On Monday, SAG-AFTRA leadership assembled around 140 top publicists for a conference call to brace them for what was then seen as a likely strike, according to Variety. One person described the vibes as “panicked.” The stars of summer blockbusters like “Oppenheimer,” “Barbie” and the new “Mission Impossible” installation will be pulled from red carpets and press junkets, Crabtree-Ireland said. Members affected by the strike will not be allowed to film any ongoing projects or promote finished ones.

The performers will join Writers Guild of America (WGA) members, who have been on strike since early May after their negotiations with the AMPTP similarly stalled out.

The trade group AMPTP represents major studios, including Disney, Netflix, Paramount, Sony, Universal and Warner Bros. Some 160,000 performers are part of SAG-AFTRA, including big Hollywood names, making entry into the card-holders’ club a major stepping stone for aspiring stars.

The WGA and SAG-AFTRA have not been on strike at the same time since the 1960s, when they won health care plans, pensions and residual payments. Both now say they face an existential threat from technology that bosses could try to use to replace them; they also share concerns about declining residuals that once bolstered their income.
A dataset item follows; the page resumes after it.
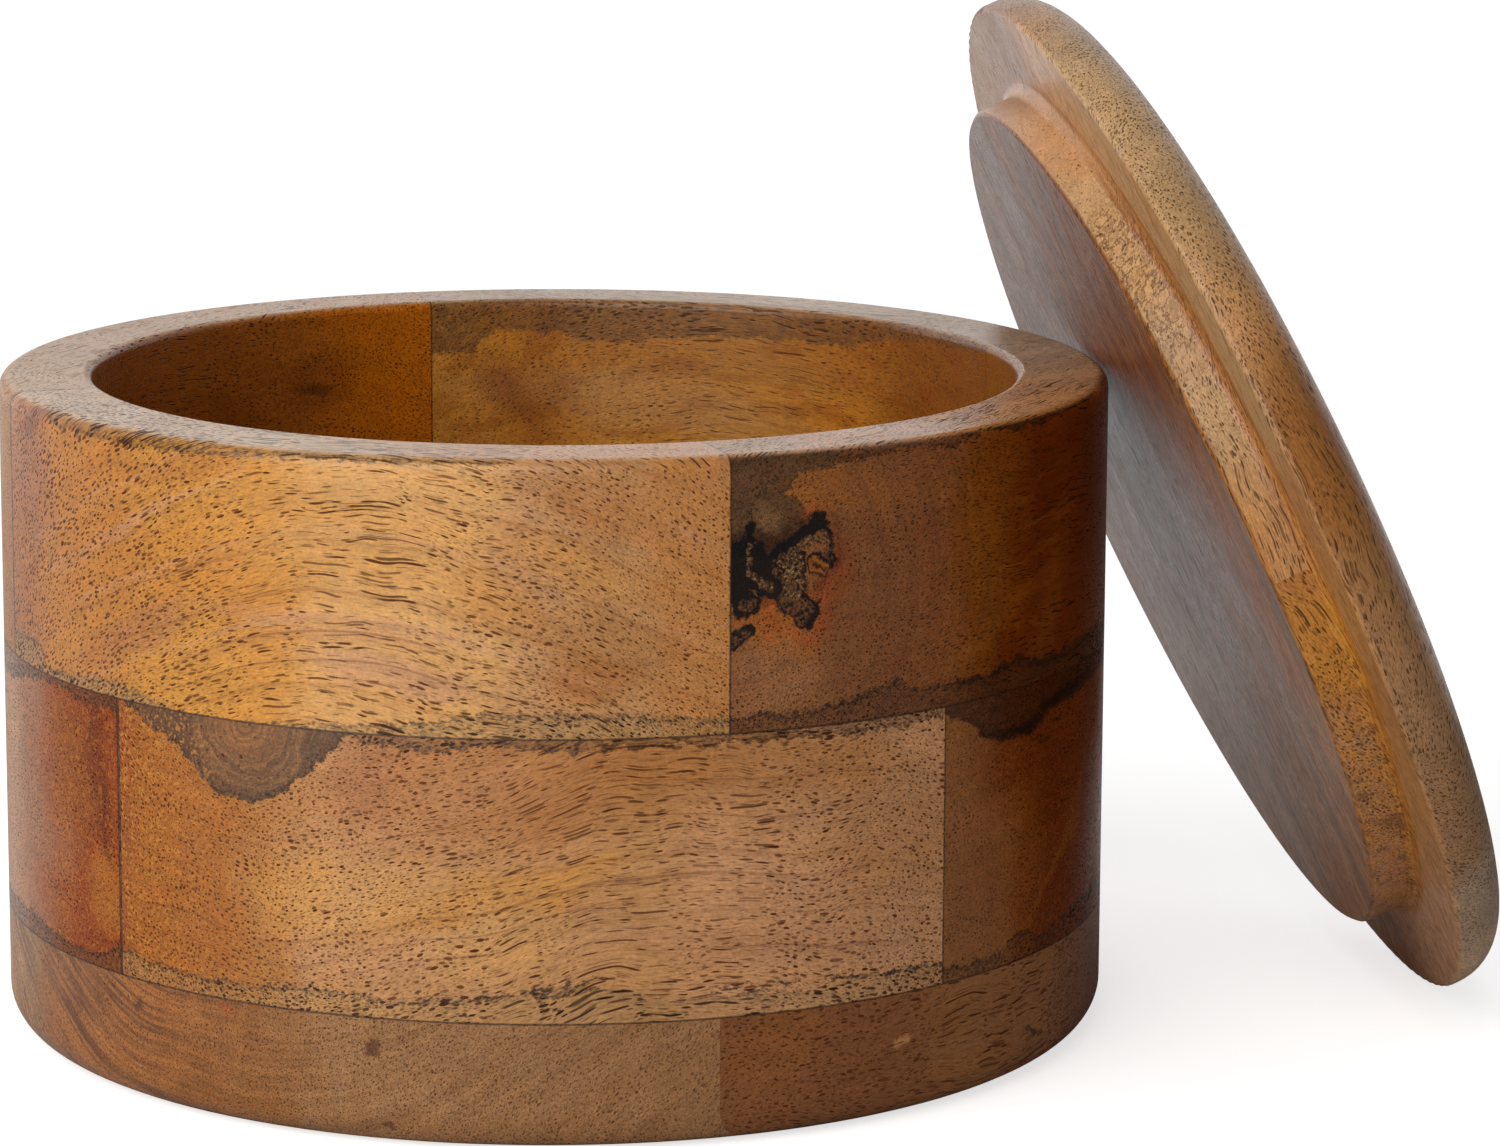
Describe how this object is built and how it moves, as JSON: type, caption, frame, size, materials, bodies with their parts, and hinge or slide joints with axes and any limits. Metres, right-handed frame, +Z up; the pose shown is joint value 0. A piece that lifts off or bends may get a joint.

The AMPTP put what it termed a “groundbreaking AI proposal” across the bargaining table on Wednesday that would allow studios to digitally scan background actors so they only had to pay them for one day of work, according to Crabtree-Ireland. The company would then own that actor’s image in perpetuity and could do whatever they wanted with it without compensating the worker, he said. (The AMPTP said in a statement condemning the strike that the proposal would “protect actors’ digital likenesses for SAG-AFTRA members.”)

Crabtree-Ireland told reporters that a group of CEOs told them Wednesday night that they were not behaving in “a civilized manner” by threatening to strike.

“We told them that it’s not uncivilized to go on strike. It’s a moral right, it’s a human right and it’s a legal right,” he said.

Commentary from studio executives this week appears to have only tangled the path to any agreements with the unions. One executive bluntly told Deadline that the studios’ goal was to “break the WGA” by refusing to negotiate in good faith for several months.

“The endgame is to allow things to drag on until union members start losing their apartments and losing their houses,” an executive told Deadline, which noted other top bosses felt the same.

Disney CEO Bob Iger also incensed union members and their allies by saying the writers and performers were not being “realistic.”

“It’s very disturbing to me,” he said during a Thursday morning appearance on CNBC’s “Squawk Box.”

Iger, whose salary amounts to $25 million, was appearing from Idaho’s Sun Valley Conference, an annual meeting of tech and media executives dubbed by some as a “billionaire summer camp.”

As Drescher put it: “Eventually, the people break down the gates of Versailles.”